What is it to be a good person?
What is most true? And how can I contribute to it, or bear witness to it?
What is the beautiful? And can I create or advance it?
What do we owe one another in a good or just society?
What is human excellence? How can I cultivate it in myself and others?
Now, many years later, I listen to Theorists, talking among themselves, and the words just buzz past, though now and again I recognize a name. I am listening still for answers to the original questions, for they seem more timely than ever, but instead of answers I hear are mainly quibbles about the slippage of signs, or the history of rickety discipline (English majors pretending to be philosophers). Those quibbles, and the among Theory scholars, do not answer the craving or tell me my duty as a man and a citizen. Quibbling, nor even the history of lit crit, is not my idea of human excellence, virtue, truth, beauty, or justice. Quibbling may be fun, particularly among those who excel at it, but it is not the height of human achievement. Signs slip, but time slips away, and to spend it so is to waste one's life.

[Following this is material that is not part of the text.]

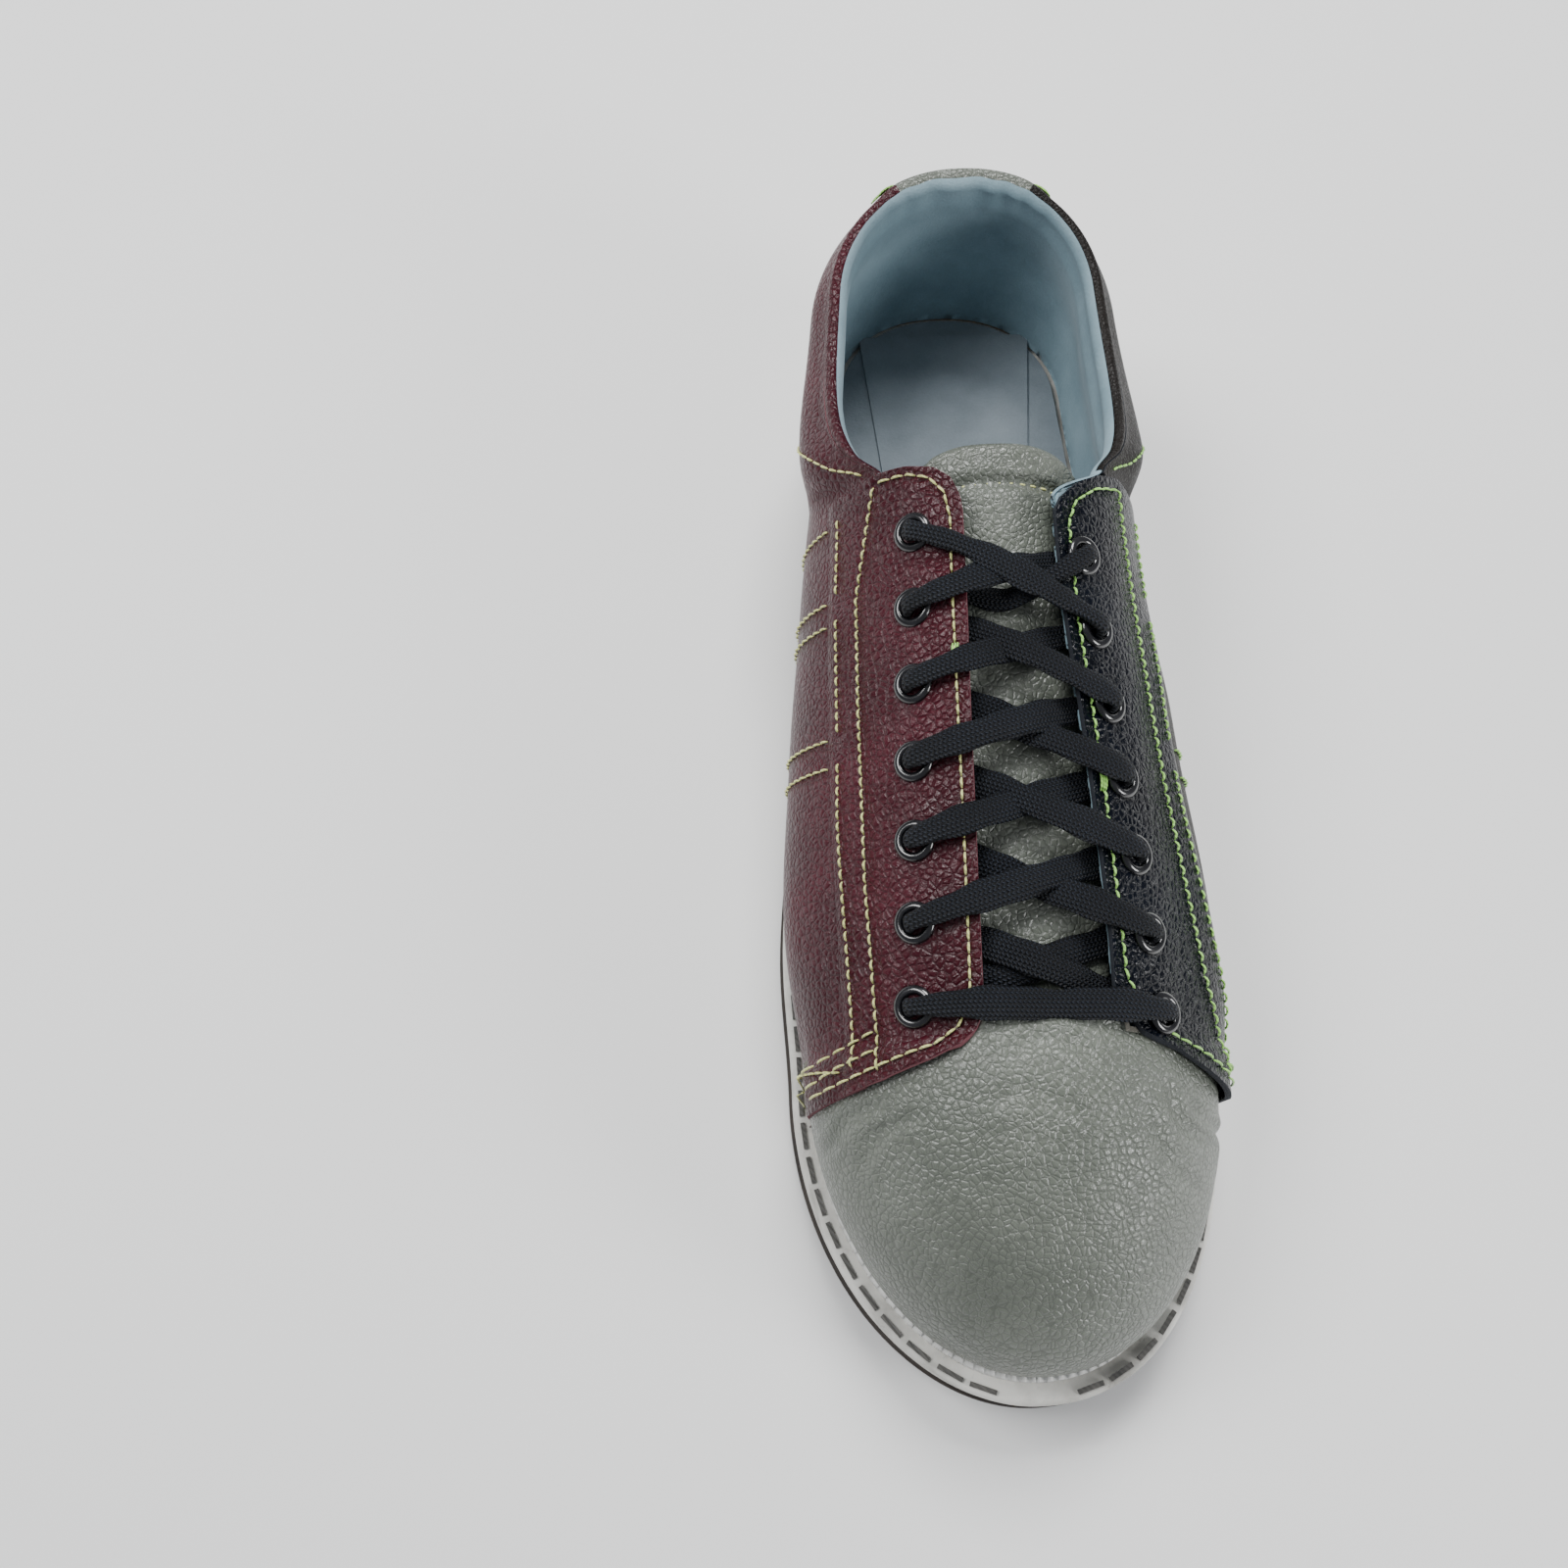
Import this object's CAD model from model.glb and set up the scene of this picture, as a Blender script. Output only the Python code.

Like Diogenes, I go about the streets with a lantern in daylight seeking an honest man, or a person who lives well. Whose life exemplifies virtue? The Theorist? Politician? Pundit? The Think Tank Thinker? The rich man or woman? The powerful? The Philanthropist?
To make a point about self-sufficiency, Diogenes, who called himself, "a mad Socrates," would masturbate in public, saying, "I wish I could satisfy my hunger as easily." Truth maybe is best taught by public pranks. Or, who knows? Maybe mental masturbation as practiced by Critical Theorists is a better joke.

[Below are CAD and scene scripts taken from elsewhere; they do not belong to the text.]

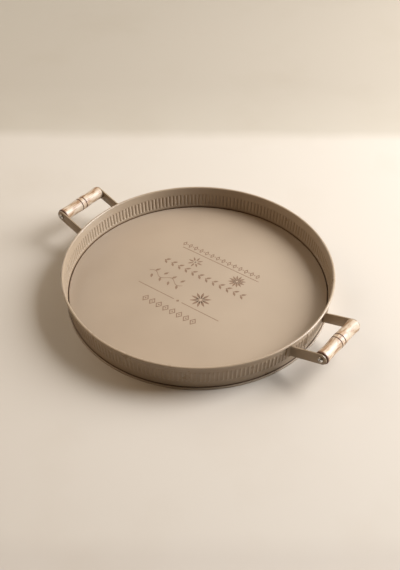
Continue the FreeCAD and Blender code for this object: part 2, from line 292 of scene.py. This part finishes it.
def lapped_rib(u, z, outside):
    lapped = 0.0
    if outside and u > LAP_EDGE and LAP_LOW <= z <= LAP_HIGH + 0.01 * MM:
        lapped = SHEET * (1 - smooth_step((u - 1.1) / 0.8))
    return plain_rib(u, z, outside) + lapped


def broken_rib(u, z, outside):
    across = (u - 0.5) * PITCH * wall_inner(z)
    middle = (RIB_LOW + RIB_HIGH) / 2
    lower = rib_height(across, z, RIB_LOW, middle - 0.5 * MM, RIB_DEPTH)
    return lower + rib_height(across, z, middle + 0.5 * MM, RIB_HIGH, RIB_DEPTH)


def new_tree(name, numbers=(), objects=()):
    """A Geometry Nodes tree with named inputs, and its input and output nodes."""
    tree = bpy.data.node_groups.new(name, "GeometryNodeTree")
    tree.interface.new_socket("Geometry", in_out="INPUT", socket_type="NodeSocketGeometry")
    tree.interface.new_socket("Geometry", in_out="OUTPUT", socket_type="NodeSocketGeometry")
    for label, kind in numbers:
        tree.interface.new_socket(label, in_out="INPUT", socket_type=kind)
    for label in objects:
        tree.interface.new_socket(label, in_out="INPUT", socket_type="NodeSocketObject")
    tree.interface.new_socket("Finish", in_out="INPUT", socket_type="NodeSocketMaterial")
    return tree, tree.nodes.new("NodeGroupInput"), tree.nodes.new("NodeGroupOutput")


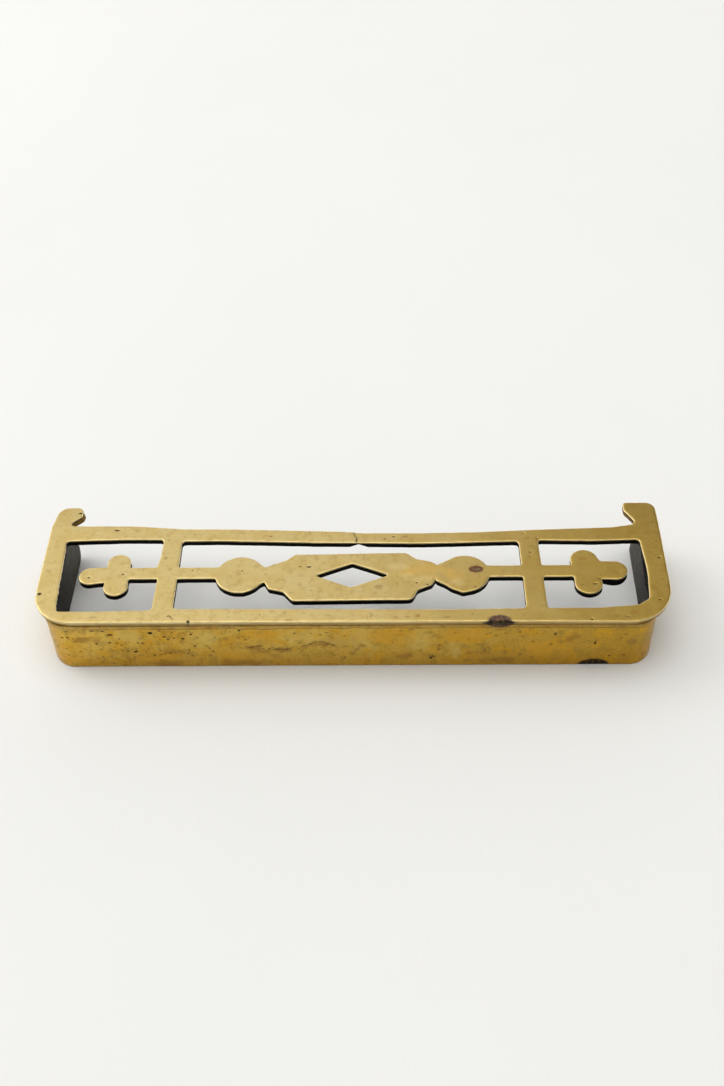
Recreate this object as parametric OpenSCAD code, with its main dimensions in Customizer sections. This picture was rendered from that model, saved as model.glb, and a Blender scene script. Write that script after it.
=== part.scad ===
// Pierced brass desk piece: a flat fretted plate brazed to a bent skirt.
// It stands on the skirt's bottom rim and is open behind and below.
// Millimetres. +X runs along the length, +Y to the open back, +Z up.
// The origin is the middle of the plan, at the level of the bottom rim.

/* [Plate] */
// Half of the plate's length
half_l = 102.5; // [101:0.5:106]
// Half of the plate's depth, from the front lip to the tips of the horns
half_d = 26.5; // [26:0.5:28]
// Thickness of the plate
plate_t = 2.2; // [1.5:0.1:3]
// Corner radius at the front left
left_corner_r = 13; // [8:0.5:15]
// Corner radius at the front right
right_corner_r = 14.5; // [8:0.5:15]
// Small radius at the corners of the windows
window_r = 1.2; // [0.4:0.1:1.5]

/* [Rails and bars] */
// Y of the front rail's inner edge
front_rail_y = -21; // [-22:0.1:-20]
// Y of the back rail's inner edge
back_rail_y = 9; // [8.5:0.1:10]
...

Of all role models we have to ask: If I become like him, or imitate her, will I be better or worse as a human being and a citizen? Does excellence in quibbling over terms like "justice" prevent injustice? Does quibbling over "truth" excuse our lies and evasions? If no one has a knock down theory of the good, can I be as bad as I please without moral consequence?
Each of us draws our own self-portrait daily in every word we write. To the theorists, I ask: "What kind of human being is it whose daily life is consumed in writing like that? What other acts, say, of kindness or civic engagement, are neglected? Has the theorist seen himself or herself as a character in a play by Aristophenes? And if so, was it funny or instructive?"
We can and do evade words like "True," "Good," "Beautiful," "Virtuous," or "Just," but in the final accounting we are false, bad, ugly, vicious, and unjust all the same. I am no better. I am just a Fetish Action Figure, a Dungeon Master to the Stars, giving pro bono spankings in the Dumpster behind Wealth Bondage. You, though, could be somebody if you tried.
I mean (whack) no disrespect (whack). Turn about is fair play. I accept my chastisement in return.